Heute kämp­fen viele Jeni­sche dafür, dass die Kul­tur und das Leben ihrer Ahnen, deren Wis­sen, Hand­werk und Spra­che vor dem Ver­ges­sen (→ Dos­sier: Ver­ste­cken, Ver­schwei­gen, Assi­mi­lie­ren) bewahrt wird und der Bei­trag der Jeni­schen zur regio­na­len und natio­na­len Geschichte als sol­cher aner­kannt wird.
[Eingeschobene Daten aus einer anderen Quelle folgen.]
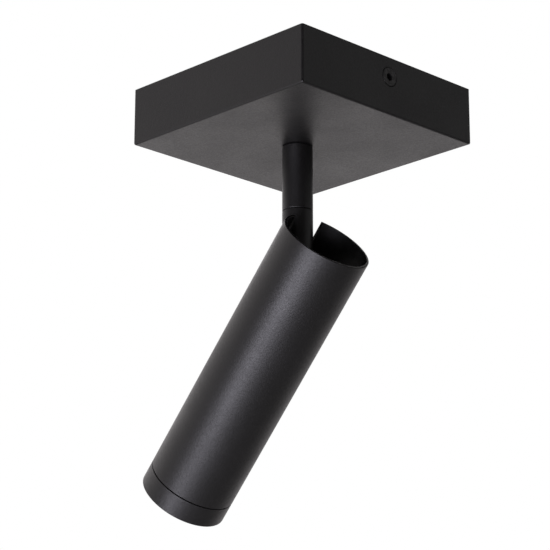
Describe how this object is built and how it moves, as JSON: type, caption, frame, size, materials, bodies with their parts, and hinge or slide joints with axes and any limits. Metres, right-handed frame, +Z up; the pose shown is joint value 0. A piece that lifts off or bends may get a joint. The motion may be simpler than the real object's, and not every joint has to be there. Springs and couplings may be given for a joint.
{
  "type": "surface mounted ceiling spotlight",
  "caption": "Black ceiling spotlight: a square canopy, a round stem that swivels, and a long tube head that tilts in its slotted open top, with a screw-on front ring.",
  "frame": {"origin": "middle of the canopy's ceiling face, which is also the middle of the ceiling bracket's two screw slots", "axes": "+Z up into the ceiling, +X through the canopy's side screw on the side that the head's open top leans to, +Y along the canopy's other sides"},
  "size_m": [0.2023, 0.14, 0.247],
  "materials": {
    "black_coat": "fine-grained satin black powder coat on aluminium",
    "zinc_steel": "zinc-plated steel",
    "black_steel": "blackened steel",
    "brass": "bare brass",
    "white_plastic": "moulded plastic",
    "ceramic": "unglazed ceramic",
    "lamp_shell": "moulded lamp shell",
    "phosphor": "light source",
    "washer_plastic": "slip washer plastic",
    "black_rubber": "rubber",
    "lead_sheath": "lead sheath",
    "earth_sheath": "green and yellow sheath",
    "clear_glass": "clear"
  },
  "bodies": {
    "base": {"canopy_cover": "black_coat", "ceiling_bracket": "zinc_steel", "canopy_screws": "black_steel", "clinch_nuts": "zinc_steel", "terminal_block": "white_plastic", "terminal_screws": "brass", "block_screws": "zinc_steel", "earth_screw": "zinc_steel", "earth_tag": "brass", "earth_lead": "earth_sheath", "stem_sleeve": "black_coat", "stop_pin": "zinc_steel", "supply_lead": "lead_sheath"},
    "stem_swivel": {"swivel_shaft": "zinc_steel", "swivel_washer": "washer_plastic", "stop_washer": "zinc_steel", "swivel_nuts": "zinc_steel", "knuckle": "black_coat"},
    "head": {"head_tube": "black_coat", "ledge_ring": "zinc_steel", "tilt_bracket": "black_steel", "bracket_screws": "zinc_steel", "pivot_bolt": "black_steel", "pivot_nut": "zinc_steel", "pivot_spring_washer": "zinc_steel", "tilt_washers": "washer_plastic", "standoffs": "zinc_steel", "holder_plate": "zinc_steel", "plate_screws": "zinc_steel", "holder_screws": "zinc_steel", "lamp_holder": "ceramic", "lamp_body": "lamp_shell", "lamp_lens": "clear_glass", "light_source": "phosphor", "lamp_pins": "brass", "lamp_lead": "lead_sheath", "lead_grommet": "black_rubber"},
    "glass_carrier": {"front_glass": "clear_glass", "glass_clip": "black_steel"},
    "screw_ring": {"front_ring": "black_coat"}
  },
  "joints": [
    {"name": "pan", "type": "hinge", "parent": "base", "child": "stem_swivel", "pos_m": [-0.0048, 0.001, -0.06], "axis": [0, 0, 1], "range_deg": [-158, 170]},
    {"name": "tilt", "type": "hinge", "parent": "stem_swivel", "child": "head", "pos_m": [-0.0048, 0.001, -0.1239], "axis": [0.1045, 0.9945, 0], "range_deg": [-46.6, 43.4]},
    {"name": "ring_advance", "type": "slide", "parent": "head", "child": "glass_carrier", "axis": [-0.7226, 0.0759, -0.6871], "range_m": [0, 0.0075]},
    {"name": "ring_turn", "type": "hinge", "parent": "glass_carrier", "child": "screw_ring", "pos_m": [-0.0048, 0.001, -0.1239], "axis": [-0.7226, 0.0759, -0.6871], "range_deg": [0, 1800]}
  ],
  "couplings": [
    {"joint": "ring_advance", "follows": "ring_turn", "m_per_rad": 0.00023873}
  ]
}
Dazu gehört unbe­dingt auch die Aner­ken­nung der lan­gen Geschichte des Unrechts, das die Ver­fol­gung und Aus­gren­zung Jeni­scher durch ihre sess­haf­ten Mit­men­schen und die Obrig­kei­ten mit sich brachte (→ Dos­sier: Ver­fol­gungs­ge­schichte): “Im kol­lek­ti­ven Bewusst­sein der öster­rei­chi­schen Jeni­schen ist gespei­chert, was der Mehr­heit neu sein dürfte: Dass selbst in der Zwei­ten Repu­blik Dis­kri­mi­nie­rung und Aus­gren­zung von Jeni­schen in Öster­reich fort­ge­setzt wur­den, die Maß­nah­men gegen Jeni­sche und das Unrecht an ihnen poli­zei­lich, gewerb­lich, jus­ti­zi­ell, admi­nis­tra­tiv, medi­zi­nisch, psych­ia­trisch-heil­päd­ago­gisch, für­sor­ge­risch, schu­lisch. Ohne (Schuld)Bewusstsein von Poli­tik, Behör­den, Ämtern, Medi­zin, Wis­sen­schaft und Gesell­schaft, ohne Wie­der­gut­ma­chung oder auch nur einer Ent­schul­di­gung. Die Aner­ken­nung in Öster­reich und in Europa sehen wir als längst fäl­li­gen Schritt zur spä­ten Reha­bi­li­ta­tion der Jeni­schen, ihrer Kul­tur und Geschichte.” (Ver­ein zur Aner­ken­nung der Jeni­schen in Öster­reich und Europa)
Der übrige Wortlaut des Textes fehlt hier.